Take the records below from their first line to the line with "const PANEL_FOOT = 2.6;", and restate those lines word for word.

━━━ SUPPLIED RECORDS

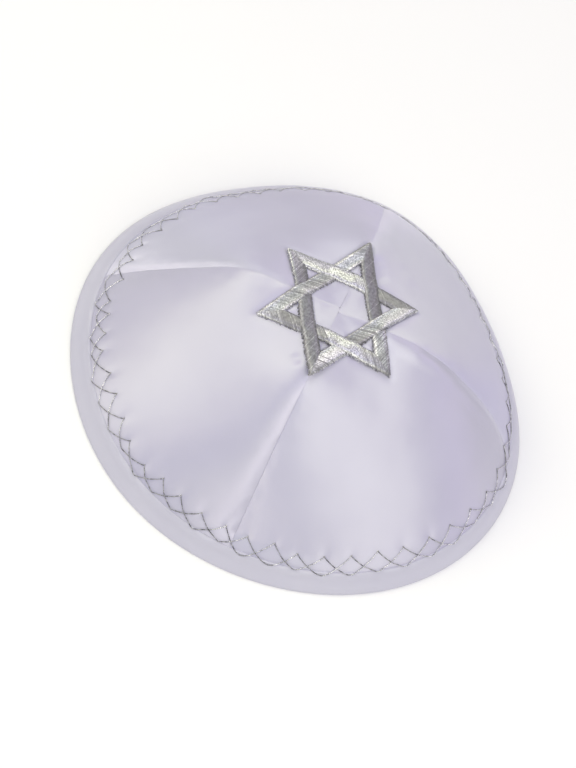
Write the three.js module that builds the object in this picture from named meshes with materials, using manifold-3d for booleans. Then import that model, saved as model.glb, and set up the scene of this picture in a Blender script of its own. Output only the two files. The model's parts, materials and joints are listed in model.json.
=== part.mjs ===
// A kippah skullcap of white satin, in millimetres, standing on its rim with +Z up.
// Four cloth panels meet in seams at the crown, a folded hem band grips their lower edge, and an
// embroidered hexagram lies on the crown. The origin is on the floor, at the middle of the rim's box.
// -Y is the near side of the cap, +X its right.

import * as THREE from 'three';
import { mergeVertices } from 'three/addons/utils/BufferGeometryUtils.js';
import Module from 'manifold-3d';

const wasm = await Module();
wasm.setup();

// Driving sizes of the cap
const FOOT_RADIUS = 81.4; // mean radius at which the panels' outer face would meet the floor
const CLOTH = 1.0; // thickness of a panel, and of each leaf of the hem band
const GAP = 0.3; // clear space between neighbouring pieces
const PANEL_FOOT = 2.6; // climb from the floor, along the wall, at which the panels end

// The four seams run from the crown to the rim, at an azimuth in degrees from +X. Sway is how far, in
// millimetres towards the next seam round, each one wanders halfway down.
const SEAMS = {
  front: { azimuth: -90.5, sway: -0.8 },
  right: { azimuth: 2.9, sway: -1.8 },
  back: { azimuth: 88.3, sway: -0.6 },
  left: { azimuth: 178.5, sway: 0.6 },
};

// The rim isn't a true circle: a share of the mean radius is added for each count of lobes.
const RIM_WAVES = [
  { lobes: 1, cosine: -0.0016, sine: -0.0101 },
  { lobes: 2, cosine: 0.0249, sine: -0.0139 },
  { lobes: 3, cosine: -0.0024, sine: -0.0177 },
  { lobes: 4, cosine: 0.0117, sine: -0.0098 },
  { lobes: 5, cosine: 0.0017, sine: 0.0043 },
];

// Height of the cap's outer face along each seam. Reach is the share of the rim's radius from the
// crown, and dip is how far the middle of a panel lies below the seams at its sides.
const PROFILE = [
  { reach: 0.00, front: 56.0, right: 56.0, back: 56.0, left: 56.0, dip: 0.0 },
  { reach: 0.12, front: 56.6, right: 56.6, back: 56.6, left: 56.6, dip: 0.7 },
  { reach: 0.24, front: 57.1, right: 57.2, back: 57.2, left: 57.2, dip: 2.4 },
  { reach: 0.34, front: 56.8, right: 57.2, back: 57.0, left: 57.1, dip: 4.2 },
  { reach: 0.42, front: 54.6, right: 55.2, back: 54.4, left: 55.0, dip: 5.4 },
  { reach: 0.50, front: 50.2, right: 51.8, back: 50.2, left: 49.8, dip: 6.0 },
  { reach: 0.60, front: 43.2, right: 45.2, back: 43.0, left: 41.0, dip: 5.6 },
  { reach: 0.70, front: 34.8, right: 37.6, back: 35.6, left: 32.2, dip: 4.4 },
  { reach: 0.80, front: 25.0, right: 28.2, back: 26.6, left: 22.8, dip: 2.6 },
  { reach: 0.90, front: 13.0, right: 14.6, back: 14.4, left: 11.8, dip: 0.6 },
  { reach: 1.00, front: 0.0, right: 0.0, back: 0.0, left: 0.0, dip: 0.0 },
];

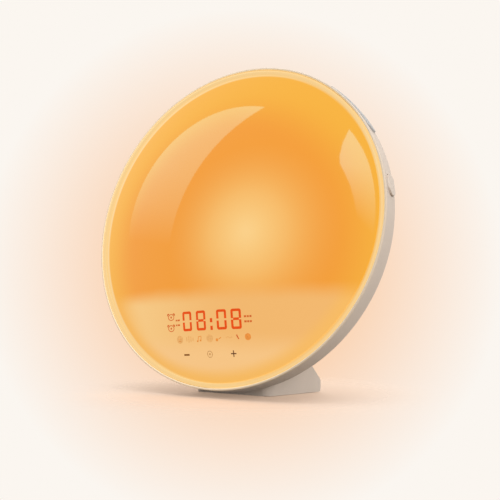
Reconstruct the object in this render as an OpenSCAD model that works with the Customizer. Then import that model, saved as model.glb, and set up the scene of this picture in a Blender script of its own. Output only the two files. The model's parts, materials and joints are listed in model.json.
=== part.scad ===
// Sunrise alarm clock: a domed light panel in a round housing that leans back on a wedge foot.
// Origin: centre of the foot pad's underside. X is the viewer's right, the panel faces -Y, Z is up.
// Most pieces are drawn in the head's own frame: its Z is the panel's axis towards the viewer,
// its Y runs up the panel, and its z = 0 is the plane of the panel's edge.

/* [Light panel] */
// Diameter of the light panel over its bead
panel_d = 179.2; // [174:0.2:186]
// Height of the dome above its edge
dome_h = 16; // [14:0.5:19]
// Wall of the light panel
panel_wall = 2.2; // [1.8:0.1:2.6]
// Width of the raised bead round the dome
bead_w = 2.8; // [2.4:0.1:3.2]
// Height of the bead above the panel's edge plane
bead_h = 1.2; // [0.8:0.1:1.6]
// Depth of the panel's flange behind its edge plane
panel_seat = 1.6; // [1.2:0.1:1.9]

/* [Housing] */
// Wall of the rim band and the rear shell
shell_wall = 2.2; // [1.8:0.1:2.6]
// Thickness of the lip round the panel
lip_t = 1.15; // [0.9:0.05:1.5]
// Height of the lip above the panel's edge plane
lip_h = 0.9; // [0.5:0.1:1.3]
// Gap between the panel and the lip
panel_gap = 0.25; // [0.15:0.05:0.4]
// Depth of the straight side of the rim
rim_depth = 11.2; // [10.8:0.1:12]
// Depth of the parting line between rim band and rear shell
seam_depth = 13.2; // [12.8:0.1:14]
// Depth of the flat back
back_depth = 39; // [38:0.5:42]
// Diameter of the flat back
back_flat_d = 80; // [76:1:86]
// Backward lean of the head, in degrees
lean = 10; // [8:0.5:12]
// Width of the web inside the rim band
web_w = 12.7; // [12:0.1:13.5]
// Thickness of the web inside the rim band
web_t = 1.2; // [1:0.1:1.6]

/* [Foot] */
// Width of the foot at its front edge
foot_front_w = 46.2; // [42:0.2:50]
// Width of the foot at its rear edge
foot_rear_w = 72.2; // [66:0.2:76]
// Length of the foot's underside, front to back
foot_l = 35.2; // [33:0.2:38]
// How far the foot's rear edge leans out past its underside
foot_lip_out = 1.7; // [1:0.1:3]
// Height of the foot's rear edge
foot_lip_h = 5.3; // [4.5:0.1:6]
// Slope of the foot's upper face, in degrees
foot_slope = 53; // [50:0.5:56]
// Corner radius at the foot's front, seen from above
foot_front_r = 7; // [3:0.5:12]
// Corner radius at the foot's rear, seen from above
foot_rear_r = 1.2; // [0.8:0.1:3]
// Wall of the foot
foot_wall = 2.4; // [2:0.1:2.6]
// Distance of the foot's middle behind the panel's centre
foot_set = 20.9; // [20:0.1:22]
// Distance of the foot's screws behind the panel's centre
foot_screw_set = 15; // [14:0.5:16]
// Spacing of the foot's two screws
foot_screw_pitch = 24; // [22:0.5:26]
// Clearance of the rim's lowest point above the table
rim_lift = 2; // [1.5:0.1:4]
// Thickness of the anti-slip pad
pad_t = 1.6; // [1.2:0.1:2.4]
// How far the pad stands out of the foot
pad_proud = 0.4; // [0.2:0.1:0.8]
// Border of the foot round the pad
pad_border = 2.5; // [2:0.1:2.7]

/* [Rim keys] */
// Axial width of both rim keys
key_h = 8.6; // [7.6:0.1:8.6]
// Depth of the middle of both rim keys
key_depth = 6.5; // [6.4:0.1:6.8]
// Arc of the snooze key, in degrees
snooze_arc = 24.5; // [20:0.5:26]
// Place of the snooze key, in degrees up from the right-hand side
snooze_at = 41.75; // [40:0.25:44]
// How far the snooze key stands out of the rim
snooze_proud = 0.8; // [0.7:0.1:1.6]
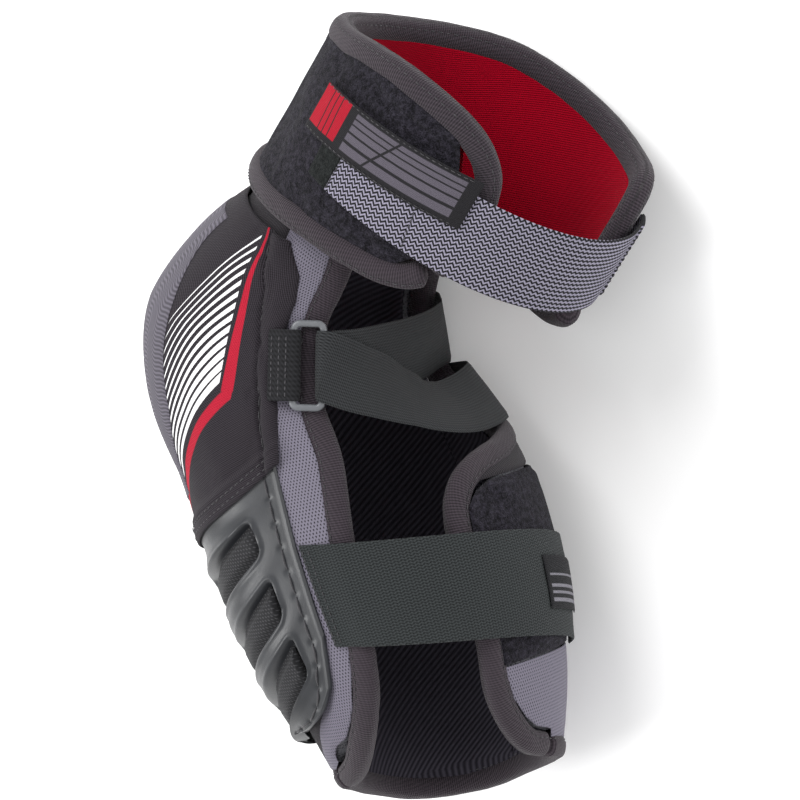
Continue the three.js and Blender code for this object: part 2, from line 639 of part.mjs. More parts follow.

━━━━━━

COMPLETE RESPONSE:
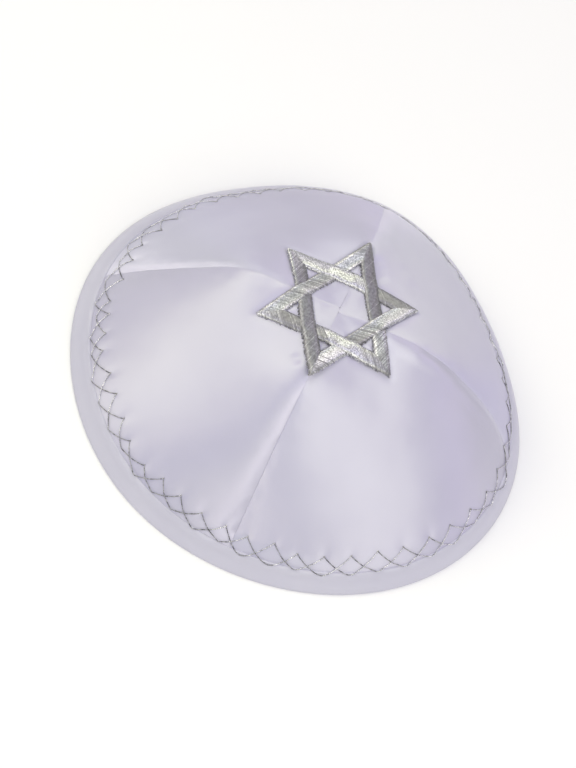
Write the three.js module that builds the object in this picture from named meshes with materials, using manifold-3d for booleans. Then import that model, saved as model.glb, and set up the scene of this picture in a Blender script of its own. Output only the two files. The model's parts, materials and joints are listed in model.json.
=== part.mjs ===
// A kippah skullcap of white satin, in millimetres, standing on its rim with +Z up.
// Four cloth panels meet in seams at the crown, a folded hem band grips their lower edge, and an
// embroidered hexagram lies on the crown. The origin is on the floor, at the middle of the rim's box.
// -Y is the near side of the cap, +X its right.

import * as THREE from 'three';
import { mergeVertices } from 'three/addons/utils/BufferGeometryUtils.js';
import Module from 'manifold-3d';

const wasm = await Module();
wasm.setup();

// Driving sizes of the cap
const FOOT_RADIUS = 81.4; // mean radius at which the panels' outer face would meet the floor
const CLOTH = 1.0; // thickness of a panel, and of each leaf of the hem band
const GAP = 0.3; // clear space between neighbouring pieces
const PANEL_FOOT = 2.6; // climb from the floor, along the wall, at which the panels end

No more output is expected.